Kurtzman's comment could suggest that the next DISCO villain might be another rogue AI, kind of like Control from Season 2. But, he also said: "We’re actually exploring — we’re diving deep into science — in the fourth season, in a kind of new and interesting way."

The Spore Drive sends the USS Discovery spinning.

CBS/Paramount

Discovery actually began with some far-out science fiction. Although Discovery Season 1 seems like a distant memory in some ways, the off-kilter "Spore Drive" introduced in the third episode, ever — "Context Is For Kings" — actually has some basis in theoretical science. Paul Stamets (Anthony Rapp) is actually named for a real-life mycologist who has written several books on mycelium.

In 2017, Inverse spoke with a few leading mycologists to determine how fake the Spore Drive on Discovery really is, and the answer was: It's fake, but not entirely impossible. "It’s unlikely...but not impossible," University of California, Berkeley mycologist Thomas Jenkins told us then.

This isn't to say that Discovery is suddenly a hard science fiction show like The Expanse. But theoretical science did form the premise of the show. Like Shankar's "thin metal coating," Discovery began its journey with a closer connection to real science.

Contrast that with, say, something like the first J.J. Abrams Star Trek reboot, which had a premise that revolved around a Romulan ship using a giant space drill to create a hole in a planet and then dropping something called "red matter" into it. The Spore Drive may be implausible, but it's not outright fantasy.

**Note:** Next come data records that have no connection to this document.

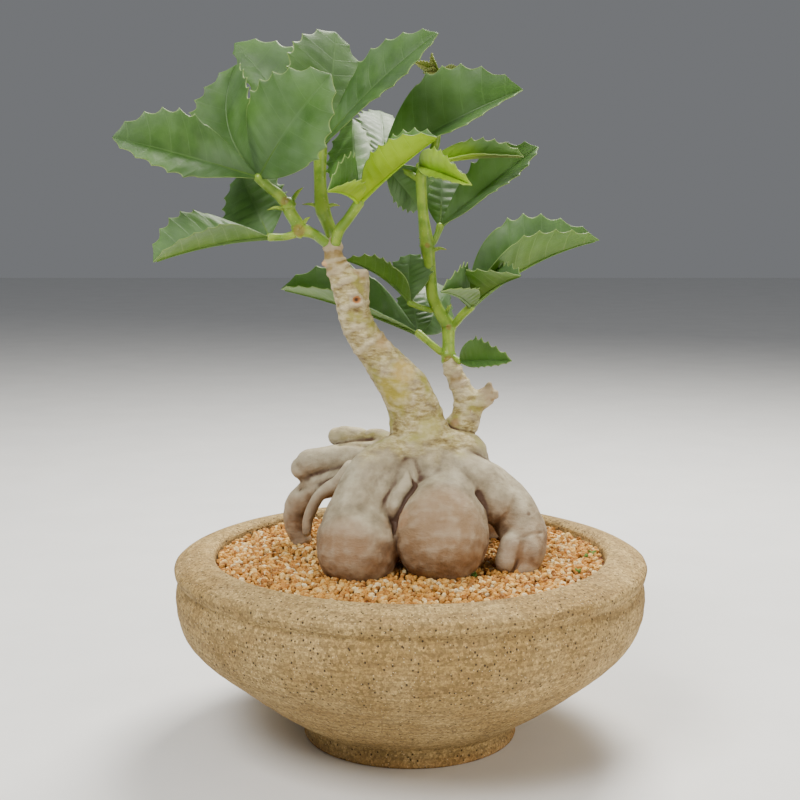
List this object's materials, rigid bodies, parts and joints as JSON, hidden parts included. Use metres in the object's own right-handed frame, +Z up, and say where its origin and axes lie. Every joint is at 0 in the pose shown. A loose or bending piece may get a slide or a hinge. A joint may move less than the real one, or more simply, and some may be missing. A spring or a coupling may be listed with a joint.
{
  "type": "potted tree grape",
  "caption": "Tree grape bonsai: a lobed, swollen caudex with a leaning trunk and toothed compound leaves, in a shallow stoneware bowl with grit.",
  "frame": {"origin": "middle of the pot's flat foot, on the surface that it stands on", "axes": "+Z up; +X to the right and -Y towards the viewer, as in the picture; the trunk leans towards -X"},
  "size_m": [0.2387, 0.22, 0.3286],
  "materials": {
    "stoneware": "unglazed speckled stoneware, fine throwing lines",
    "screen_plastic": "plain plastic mesh",
    "soil": "coarse potting mix",
    "gravel": "loose fired-clay granules",
    "bark": "smooth thin bark, brown below and cream above",
    "green_stem": "soft green stem",
    "foliage": "leathery leaf with a pale bloom"
  },
  "bodies": {
    "root": {"pot": "stoneware", "drainage_screen": "screen_plastic", "potting_mix": "soil", "grit_dressing": "gravel", "caudex_and_trunk": "bark", "shoot_left": "green_stem", "shoot_right": "green_stem", "leaf_left": "foliage", "leaf_low_left": "foliage", "leaf_centre": "foliage", "leaf_lit": "foliage", "leaf_upper_right": "foliage", "leaf_top": "foliage", "leaf_right": "foliage", "leaf_low_right": "foliage", "leaf_single": "foliage", "leaf_inner_left": "foliage", "leaf_inner_small": "foliage"}
  },
  "joints": []
}
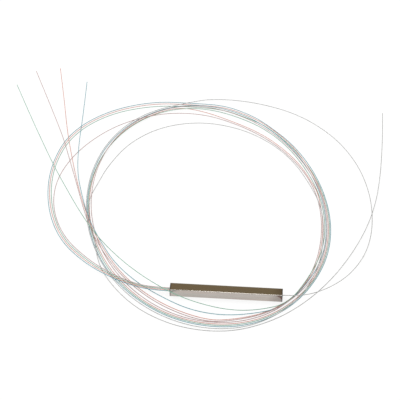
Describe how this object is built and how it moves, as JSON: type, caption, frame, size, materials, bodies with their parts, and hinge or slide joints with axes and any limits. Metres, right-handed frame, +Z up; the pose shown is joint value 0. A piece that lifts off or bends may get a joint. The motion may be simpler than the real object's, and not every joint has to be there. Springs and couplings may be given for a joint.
{
  "type": "bare fibre plc splitter",
  "caption": "Planar waveguide fibre splitter: a square steel tube holds the chip, with one clear input fibre and colour-coated output fibres in a loose coil, ends bare for splicing.",
  "frame": {"origin": "middle of the housing tube's underside, on the surface it rests on", "axes": "+X along the tube towards the end that the input fibre leaves, +Y across it towards the far side of the coil, +Z up"},
  "size_m": [0.1806, 0.177, 0.004],
  "materials": {
    "steel": "bright drawn stainless, fine lengthwise lines",
    "end_adhesive": "cured pale adhesive, smooth meniscus",
    "chip_silica": "polished silica on silicon",
    "lid_glass": "polished clear glass",
    "block_glass": "ground and polished clear glass",
    "clear_adhesive": "clear cured film",
    "soft_adhesive": "clear soft fillet",
    "silicone": "soft translucent silicone",
    "clear_coating": "smooth clear fibre coating",
    "blue_coating": "smooth tinted fibre coating",
    "orange_coating": "smooth tinted fibre coating",
    "green_coating": "smooth tinted fibre coating",
    "brown_coating": "smooth tinted fibre coating",
    "fibre_bundle": "loose turns of coated fibre"
  },
  "bodies": {
    "root": {"housing_tube": "steel", "input_end_seal": "end_adhesive", "output_end_seal": "end_adhesive", "waveguide_chip": "chip_silica", "chip_lid_input": "lid_glass", "chip_lid_output": "lid_glass", "input_groove_block": "block_glass", "output_groove_block": "block_glass", "input_groove_lid": "lid_glass", "output_groove_lid": "lid_glass", "input_facet_bond": "clear_adhesive", "output_facet_bond": "clear_adhesive", "input_groove_adhesive": "clear_adhesive", "output_groove_adhesive": "clear_adhesive", "input_tail_glue": "soft_adhesive", "output_tail_glue": "soft_adhesive", "input_bedding_pad": "silicone", "output_bedding_pad": "silicone", "chip_bedding_pad": "silicone", "fibre_coil": "fibre_bundle", "input_fibre_end": "clear_coating", "input_lead": "clear_coating", "input_inner_turn": "clear_coating", "input_tail": "clear_coating", "blue_fibre_end": "blue_coating", "blue_lead": "blue_coating", "blue_tail": "blue_coating", "orange_fibre_end": "orange_coating", "orange_lead": "orange_coating", "orange_tail": "orange_coating", "green_fibre_end": "green_coating", "green_lead": "green_coating", "green_tail": "green_coating", "brown_fibre_end": "brown_coating", "brown_lead": "brown_coating", "brown_tail": "brown_coating"}
  },
  "joints": []
}
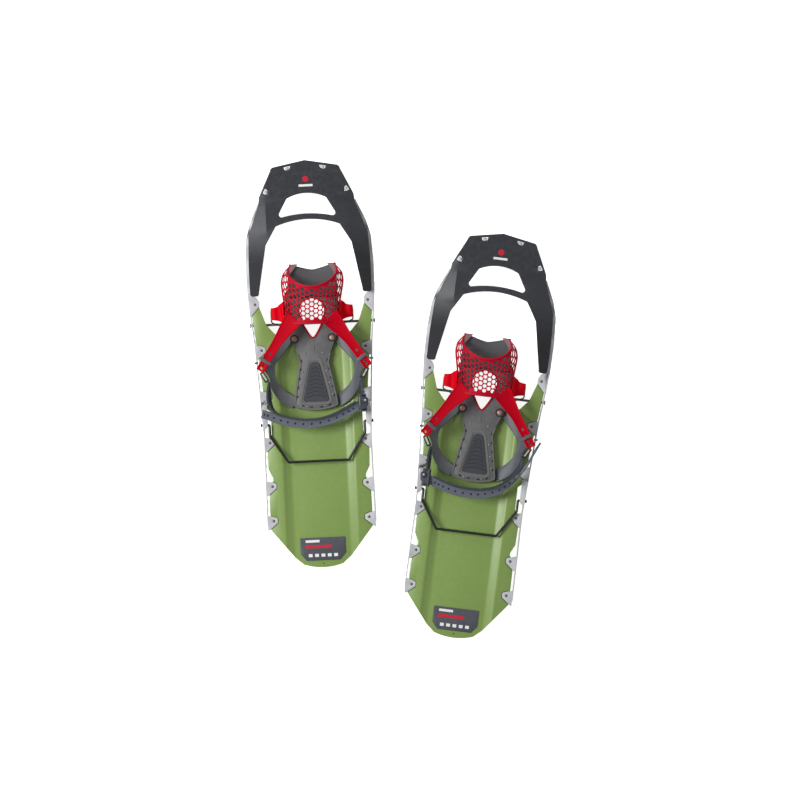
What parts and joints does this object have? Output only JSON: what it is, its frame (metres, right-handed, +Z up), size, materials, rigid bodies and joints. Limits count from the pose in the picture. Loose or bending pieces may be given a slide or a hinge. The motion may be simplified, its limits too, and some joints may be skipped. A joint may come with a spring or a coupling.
{
  "type": "snowshoe pair",
  "caption": "Moulded-deck snowshoes with toothed steel side rails, upturned nose, pivoting strap binding and flip-up heel lift.",
  "frame": {"origin": "ground, under the middle of the pair's bounding box", "axes": "+Y towards the toes, +X to the right shoe, +Z up; each shoe is turned a little about +Z as the pair lies"},
  "size_m": [0.4886, 0.7513, 0.084],
  "materials": {
    "moss_plastic": "moulded deck plastic, fine texture",
    "charcoal_plastic": "moulded nose plastic, fine texture",
    "bare_steel": "stamped and zinc-plated steel",
    "dark_rivet": "dull rivet steel",
    "copper_rivet": "copper-coloured rivet",
    "crampon_steel": "stamped steel",
    "black_wire": "black coated spring wire",
    "black_nylon": "nylon sleeve",
    "grey_plastic": "binding base plastic",
    "dark_rubber": "ribbed tread pad",
    "grey_elastomer": "flexible harness elastomer",
    "slate_elastomer": "flexible strap elastomer",
    "slate_plastic": "buckle plastic",
    "red_elastomer": "flexible net and strap elastomer",
    "badge_grey": "label plate"
  },
  "bodies": {
    "left_frame": {"left_deck": "moss_plastic", "left_nose": "charcoal_plastic", "left_outer_rail": "bare_steel", "left_inner_rail": "bare_steel", "left_toe_rail": "bare_steel", "left_nose_rivets": "bare_steel", "left_deck_rivets": "dark_rivet", "left_axle": "bare_steel", "left_axle_caps": "bare_steel", "left_tail_badge": "badge_grey"},
    "left_bail": {"left_heel_lift_bail": "black_wire", "left_bail_caps": "black_wire"},
    "left_binding": {"left_crampon": "crampon_steel", "left_axle_bushings": "black_nylon", "left_footbed": "grey_plastic", "left_tread_pad": "dark_rubber", "left_harness_rivets": "copper_rivet", "left_footbed_studs": "bare_steel", "left_harness": "grey_elastomer", "left_toe_net": "red_elastomer", "left_toe_loops": "black_wire", "left_inner_instep_strap": "red_elastomer", "left_outer_instep_strap": "red_elastomer", "left_strap_keepers": "grey_elastomer", "left_strap_pegs": "bare_steel", "left_heel_strap_loops": "black_wire", "left_heel_strap": "slate_elastomer", "left_buckle_frame": "slate_plastic", "left_buckle_pin": "bare_steel"},
    "left_lever": {"left_buckle_lever": "slate_plastic"},
    "right_frame": {"right_deck": "moss_plastic", "right_nose": "charcoal_plastic", "right_outer_rail": "bare_steel", "right_inner_rail": "bare_steel", "right_toe_rail": "bare_steel", "right_nose_rivets": "bare_steel", "right_deck_rivets": "dark_rivet", "right_axle": "bare_steel", "right_axle_caps": "bare_steel", "right_tail_badge": "badge_grey"},
    "right_bail": {"right_heel_lift_bail": "black_wire", "right_bail_caps": "black_wire"},
    "right_binding": {"right_crampon": "crampon_steel", "right_axle_bushings": "black_nylon", "right_footbed": "grey_plastic", "right_tread_pad": "dark_rubber", "right_harness_rivets": "copper_rivet", "right_footbed_studs": "bare_steel", "right_harness": "grey_elastomer", "right_toe_net": "red_elastomer", "right_toe_loops": "black_wire", "right_inner_instep_strap": "red_elastomer", "right_outer_instep_strap": "red_elastomer", "right_strap_keepers": "grey_elastomer", "right_strap_pegs": "bare_steel", "right_heel_strap_loops": "black_wire", "right_heel_strap": "slate_elastomer", "right_buckle_frame": "slate_plastic", "right_buckle_pin": "bare_steel"},
    "right_lever": {"right_buckle_lever": "slate_plastic"}
  },
  "joints": [
    {"name": "left_binding_pivot", "type": "hinge", "parent": "left_frame", "child": "left_binding", "pos_m": [-0.13894, 0.12102, 0.016], "axis": [-0.9989, -0.0471, 0], "range_deg": [0, 80]},
    {"name": "left_heel_lift", "type": "hinge", "parent": "left_frame", "child": "left_bail", "pos_m": [-0.13152, -0.03631, 0.031], "axis": [-0.9989, -0.0471, 0], "range_deg": [0, 90]},
    {"name": "left_buckle_flip", "type": "hinge", "parent": "left_binding", "child": "left_lever", "pos_m": [-0.06314, -0.00455, 0.055], "axis": [0.0471, -0.9989, 0], "range_deg": [0, 110]},
    {"name": "right_binding_pivot", "type": "hinge", "parent": "right_frame", "child": "right_binding", "pos_m": [0.12987, 0.00725, 0.016], "axis": [-0.9923, 0.1236, 0], "range_deg": [0, 80]},
    {"name": "right_heel_lift", "type": "hinge", "parent": "right_frame", "child": "right_bail", "pos_m": [0.1104, -0.14904, 0.031], "axis": [-0.9923, 0.1236, 0], "range_deg": [0, 90]},
    {"name": "right_buckle_flip", "type": "hinge", "parent": "right_binding", "child": "right_lever", "pos_m": [0.04342, -0.12205, 0.055], "axis": [0.1236, 0.9923, 0], "range_deg": [0, 110]},
    {"name": "right_shoe_lift", "type": "slide", "parent": "left_frame", "child": "right_frame", "axis": [0, 0, 1], "range_m": [0, 0.3]}
  ]
}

Star Trek has always paid lip service to real science. Whether or not Neil deGrasse Tyson is totally happy with everything that happens in a given episode of any Star Trek does not distract from the point that Trek has always tried, even a little bit. As a Trek person, I may be biased, but that little bit of effort is still a lot more than most popular sci-fi. Here are three examples of that real-science efforting in Star Trek:

  1. In 1979's The Motion Picture, the term "wormhole" was used for the first time in a mainstream science fiction movie.
  2. In the TNG episode "Relics," Dyson's Sphere was depicted in a TV sci-fi episode for the first time.
  3. Even the octonary star-system in Picard Season 1 is, in theory, possible. Phil Plait's Bad Astronomy column on SyFy noted such a star system would be "rare," but not "implausible."

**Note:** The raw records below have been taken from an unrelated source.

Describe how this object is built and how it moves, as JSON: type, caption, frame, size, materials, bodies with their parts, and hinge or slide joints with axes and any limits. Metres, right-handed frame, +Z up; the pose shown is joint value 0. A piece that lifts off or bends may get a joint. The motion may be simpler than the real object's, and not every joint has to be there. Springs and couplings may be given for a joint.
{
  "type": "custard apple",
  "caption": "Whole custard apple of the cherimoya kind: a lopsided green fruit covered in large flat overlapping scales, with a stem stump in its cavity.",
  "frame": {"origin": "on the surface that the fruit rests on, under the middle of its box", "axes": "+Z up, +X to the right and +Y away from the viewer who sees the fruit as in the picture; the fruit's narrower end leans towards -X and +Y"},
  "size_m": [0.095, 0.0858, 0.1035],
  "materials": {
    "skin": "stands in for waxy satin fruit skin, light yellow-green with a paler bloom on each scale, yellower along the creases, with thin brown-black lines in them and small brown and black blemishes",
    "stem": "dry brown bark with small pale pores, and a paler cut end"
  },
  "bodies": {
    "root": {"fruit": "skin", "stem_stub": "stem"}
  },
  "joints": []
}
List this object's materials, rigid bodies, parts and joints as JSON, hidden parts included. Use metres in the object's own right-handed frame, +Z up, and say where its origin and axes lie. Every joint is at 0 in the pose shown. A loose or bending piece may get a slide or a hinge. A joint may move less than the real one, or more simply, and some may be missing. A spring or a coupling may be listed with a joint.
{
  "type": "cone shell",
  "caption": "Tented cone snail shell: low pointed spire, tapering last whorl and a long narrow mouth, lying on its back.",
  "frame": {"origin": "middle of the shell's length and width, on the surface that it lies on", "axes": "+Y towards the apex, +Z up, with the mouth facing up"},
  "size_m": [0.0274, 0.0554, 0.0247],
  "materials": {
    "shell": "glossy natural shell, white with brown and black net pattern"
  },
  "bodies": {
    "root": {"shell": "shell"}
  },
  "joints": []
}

The Discovery crew in their new 32nd Century uniforms.

CBS/Paramount

Will Discovery Season 4 be hard science fiction?

Probably not.

Like all of the rest of the Final Frontier, Discovery has to stick to Trek canon more than it has to stick to real science. In some cases — like with artificial gravity and an abundance of humanoid aliens — Trek canon can't suddenly create hard SF reasons for things that make little to no sense. Even the lack of seatbelts on (most) Starfleet ships is kind of a problem.

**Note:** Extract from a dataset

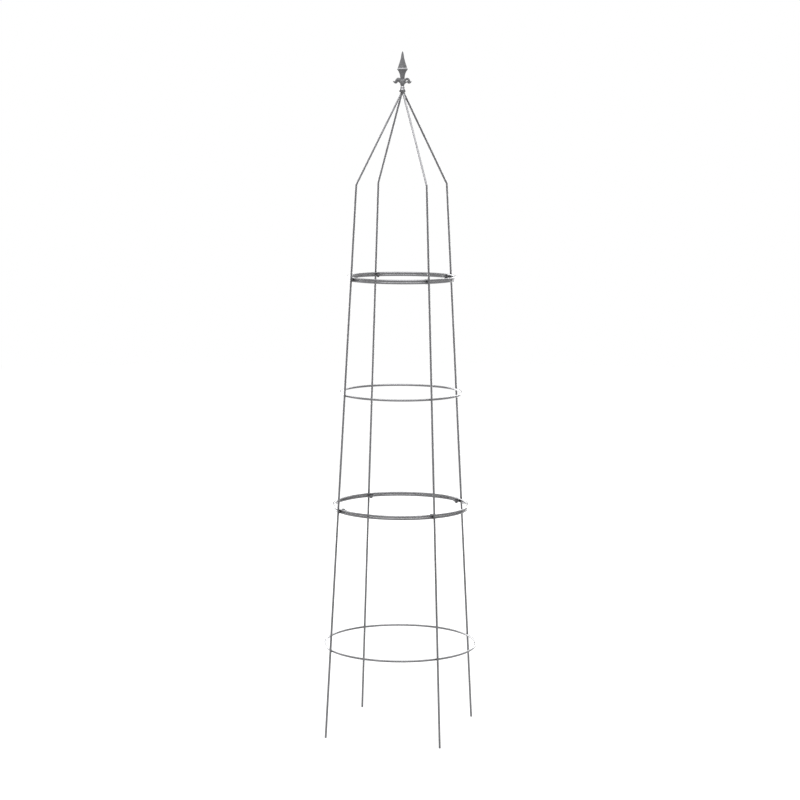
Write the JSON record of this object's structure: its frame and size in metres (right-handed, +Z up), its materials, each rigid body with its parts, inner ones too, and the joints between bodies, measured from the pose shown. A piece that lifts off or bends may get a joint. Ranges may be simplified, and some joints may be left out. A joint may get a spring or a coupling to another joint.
{
  "type": "garden obelisk plant support",
  "caption": "Free-standing garden obelisk of steel rod with inner hoops, bolted sections and a cast spear finial, for climbing plants.",
  "frame": {"origin": "on the ground, in the middle between the four feet, under the finial's tip", "axes": "+Z up along the obelisk; +X to the right and +Y to the back, with the legs on the diagonals"},
  "size_m": [0.4326, 0.4326, 1.9],
  "materials": {
    "rod_coating": "satin dark grey powder coat on steel rod",
    "casting_coating": "matt dark grey coat with the grain of a sand casting",
    "bell_coating": "glossy dark grey coat on a turned bell",
    "fastener_plating": "black passivated zinc plate"
  },
  "bodies": {
    "frame": {"lower_leg_back_right": "rod_coating", "lower_leg_back_left": "rod_coating", "lower_leg_front_left": "rod_coating", "lower_leg_front_right": "rod_coating", "middle_leg_back_right": "rod_coating", "middle_leg_back_left": "rod_coating", "middle_leg_front_left": "rod_coating", "middle_leg_front_right": "rod_coating", "upper_leg_back_right": "rod_coating", "upper_leg_back_left": "rod_coating", "upper_leg_front_left": "rod_coating", "upper_leg_front_right": "rod_coating", "lower_section_hoop": "rod_coating", "lower_section_top_hoop": "rod_coating", "middle_section_bottom_hoop": "rod_coating", "middle_section_hoop": "rod_coating", "middle_section_top_hoop": "rod_coating", "upper_section_bottom_hoop": "rod_coating", "lower_top_tab_back_right": "rod_coating", "lower_top_tab_back_left": "rod_coating", "lower_top_tab_front_left": "rod_coating", "lower_top_tab_front_right": "rod_coating", "middle_bottom_tab_back_right": "rod_coating", "middle_bottom_tab_back_left": "rod_coating", "middle_bottom_tab_front_left": "rod_coating", "middle_bottom_tab_front_right": "rod_coating", "middle_top_tab_back_right": "rod_coating", "middle_top_tab_back_left": "rod_coating", "middle_top_tab_front_left": "rod_coating", "middle_top_tab_front_right": "rod_coating", "upper_bottom_tab_back_right": "rod_coating", "upper_bottom_tab_back_left": "rod_coating", "upper_bottom_tab_front_left": "rod_coating", "upper_bottom_tab_front_right": "rod_coating", "lower_joint_bolt_back_right": "fastener_plating", "lower_joint_bolt_back_left": "fastener_plating", "lower_joint_bolt_front_left": "fastener_plating", "lower_joint_bolt_front_right": "fastener_plating", "lower_joint_nut_back_right": "fastener_plating", "lower_joint_nut_back_left": "fastener_plating", "lower_joint_nut_front_left": "fastener_plating", "lower_joint_nut_front_right": "fastener_plating", "upper_joint_bolt_back_right": "fastener_plating", "upper_joint_bolt_back_left": "fastener_plating", "upper_joint_bolt_front_left": "fastener_plating", "upper_joint_bolt_front_right": "fastener_plating", "upper_joint_nut_back_right": "fastener_plating", "upper_joint_nut_back_left": "fastener_plating", "upper_joint_nut_front_left": "fastener_plating", "upper_joint_nut_front_right": "fastener_plating", "top_boss": "rod_coating", "finial_stud": "fastener_plating"},
    "finial": {"finial": "casting_coating", "finial_bell": "bell_coating"}
  },
  "joints": [
    {"name": "finial_turn", "type": "hinge", "parent": "frame", "child": "finial", "pos_m": [0, 0, 1.7953], "axis": [0, 0, 1], "continuous": true}
  ]
}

Kurtzman mentioning the idea of a non-living adversary, combined with the idea of the show going "deep" into science, seems to suggest that the next season might be a little different than the previous three. Star Trek might never be scientifically accurate — and it probably shouldn't be. But, if the fiction part of the most successful science fiction TV show ever doesn't change much, then maybe the science could grow up a little bit. After all, now that the DISCO crew is all the way in the 32nd Century, maybe they can start actually learning about something new.

Star Trek: Discovery Season 4 is filming now.